As rebels gain, how to help Haiti?

                                     US ambassador calls for help as diplomatic efforts fail and the
                                     threat of civil war looms.

                                     By Howard LaFranchi | Staff writer of The Christian Science Monitor

                                     WASHINGTON – As rebels vowing to depose Haiti's president move
                                     closer to their goal, US efforts to resolve the crisis in the Caribbean
                                     country through diplomatic channels appear to be increasingly beside
                                     the point. The advancing rebels have dismissed a US-brokered
                                     power-sharing plan accepted by President Jean-Bertrand Aristide.
                                     The US itself dispatched 50 marines to Haiti Monday to provide
                                     added security for the US Embassy and staff there.

                                     The building storm in America's backyard has some experts saying
                                     that unless diplomatic efforts to address Haiti's long, slow
                                     deterioration bear fruit soon, military intervention may be the only
                                     remaining option. US officials and others are not publicly backing
                                     such a scenario, but the idea of a US-led international intervention
                                     force is emerging as a serious point of discussion among experts
                                     and some members of the international community.

                                     In 1994, the US led a UN-sanctioned force of 20,000 soldiers to
                                     return the exiled Mr. Aristide to power. This time, an international
                                     force would presumably try to head off a violent civil war - and
                                     would also oversee reestablishment of some semblance of governance,
                                     which has all but disappeared from the former French colony. "With
                                     the police melting into the countryside and apparatus of normal
                                     government slipping away, the situation in Haiti requires urgent military
                                     action - but that is not what the US wants to think about right now,"
                                     says Daniel Erikson, director of Caribbean programs at the Inter-American
                                     Dialogue in Washington. "Even if you come up with some diplomatic
                                     accord in Port-au-Prince," Haiti's capital city, "that's not at this point
                                     going to resolve Haiti's crisis."

                                     Indeed, the diplomatic front continues to
                                     be the official US focus. The US was awaiting a response from Haiti's
                                     political opposition - expected as early as Monday afternoon - on an
                                     envisioned power-sharing arrangement that would leave Aristide in the
                                     presidency with a new prime minister from the opposition. But with
                                     the opposition indicating any solution including Aristide is a
                                     nonstarter for them, and with even some US officials quietly
                                     suggesting it is time for Aristide to go, prospects for the
                                     power-sharing plan look dim.

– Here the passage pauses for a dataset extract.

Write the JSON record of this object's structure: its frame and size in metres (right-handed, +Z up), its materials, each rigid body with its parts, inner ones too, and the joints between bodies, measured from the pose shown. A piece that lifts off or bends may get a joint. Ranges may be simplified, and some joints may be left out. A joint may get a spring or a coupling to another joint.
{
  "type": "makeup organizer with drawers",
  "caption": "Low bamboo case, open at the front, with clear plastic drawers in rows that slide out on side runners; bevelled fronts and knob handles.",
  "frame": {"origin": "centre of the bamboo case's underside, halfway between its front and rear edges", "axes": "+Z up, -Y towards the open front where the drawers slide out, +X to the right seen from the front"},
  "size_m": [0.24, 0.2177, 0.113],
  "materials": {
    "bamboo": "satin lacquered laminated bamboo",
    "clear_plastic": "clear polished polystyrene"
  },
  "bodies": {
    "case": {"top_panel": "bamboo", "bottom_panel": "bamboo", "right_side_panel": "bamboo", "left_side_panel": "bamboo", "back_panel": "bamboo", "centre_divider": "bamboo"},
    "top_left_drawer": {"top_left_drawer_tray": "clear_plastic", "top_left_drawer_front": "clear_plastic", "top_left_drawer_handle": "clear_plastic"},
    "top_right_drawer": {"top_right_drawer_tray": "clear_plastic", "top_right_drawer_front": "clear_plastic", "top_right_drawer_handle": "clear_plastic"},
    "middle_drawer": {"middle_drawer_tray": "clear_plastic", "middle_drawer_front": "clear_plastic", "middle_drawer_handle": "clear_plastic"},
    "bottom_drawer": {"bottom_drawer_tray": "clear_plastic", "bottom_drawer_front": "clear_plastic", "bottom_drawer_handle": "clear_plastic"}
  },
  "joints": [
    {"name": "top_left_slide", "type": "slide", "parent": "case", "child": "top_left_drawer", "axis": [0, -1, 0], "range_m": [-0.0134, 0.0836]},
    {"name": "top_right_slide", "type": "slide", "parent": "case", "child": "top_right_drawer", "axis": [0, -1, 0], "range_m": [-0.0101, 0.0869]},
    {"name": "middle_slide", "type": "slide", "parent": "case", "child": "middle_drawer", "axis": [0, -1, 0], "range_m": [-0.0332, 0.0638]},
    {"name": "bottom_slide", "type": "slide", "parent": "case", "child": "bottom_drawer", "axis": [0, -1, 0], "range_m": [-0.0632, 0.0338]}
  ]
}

                                     Rebel forces took control of Haiti's second-largest city, Cap Haitien,
                                     on Sunday, and vowed to take the capital of Port-au-Prince within two
                                     weeks.

                                     For their part, US officials are at least publicly keeping all their eggs
                                     in the diplomatic basket. "We're not ready to send forces in. Our
                                     priority is a political settlement," says Adam Ereli, deputy State
                                     Department spokesman.

                                     The US perspective is that Haiti is suffering from two things, the
                                     same two factors giving rise to rival armed gangs, Mr. Ereli says: a
                                     lack of security, and a lack of governmental legitimacy. And the US
                                     believes both of those problems could be addressed by a "change of
                                     government, not a change of regime."

                                     With the US focused on Iraq as well as Afghanistan, the US military
                                     is not anxious to contemplate any additional assignments. As
                                     Secretary of Defense Donald Rumsfeld said in response to a
                                     question on Haiti at a Feb. 10 briefing, "Needless to say, everyone's
                                     hopeful that the situation, which tends to ebb and flow down there,
                                     will stay below a certain threshold.... We have no plans to do
                                     anything." He added, "There's no intention at the present time."

                                     But others are speaking in terms of a multinational force. In a radio
                                     interview Monday, French Foreign Minster Dominique de Villepin said
                                     France is ready to contribute to a UN-sanctioned force to restore
                                     order to the island and help reestablish a functioning government.

                                     "We are ready to give our assistance as long as the international
                                     community is mobilized and in agreement," Mr. de Villepin said.
                                     "Unfortunately we are not yet at this stage."

                                     Despite Aristide's vow to remain in Haiti to serve out his term - which
                                     runs until 2006 - many specialists say the island's history of deposed
                                     leaders suggests exile could once again be Aristide's fate. The
                                     danger there is that he be replaced by a disorganized opposition, or
                                     as former Clinton Haiti envoy Lawrence Pezzullo calls "the people
                                     who have the guns" - the gangs and former military. In recent
                                     commentaries, Mr. Pezzullo says that any "peaceful scenario" for a
                                     Haiti settlement involves stationing international peacekeepers on the
                                     island, either while elections or a transitional government is
                                     organized.

                                     A growing chorus of US voices appears to be saying a peaceful
                                     solution cannot be engineered with Aristide. That view is echoing
                                     from Republican lawmakers who never did support the Clinton
                                     administration's return of Aristide to power.

                                     Rep. Mark Foley (R) of Florida, who says his state fears a mass
                                     exodus from a crumbling Haiti, says, "We cannot change Haiti's
                                     plight without a peaceful change in regime. And we cannot do that
                                     without some international political intervention."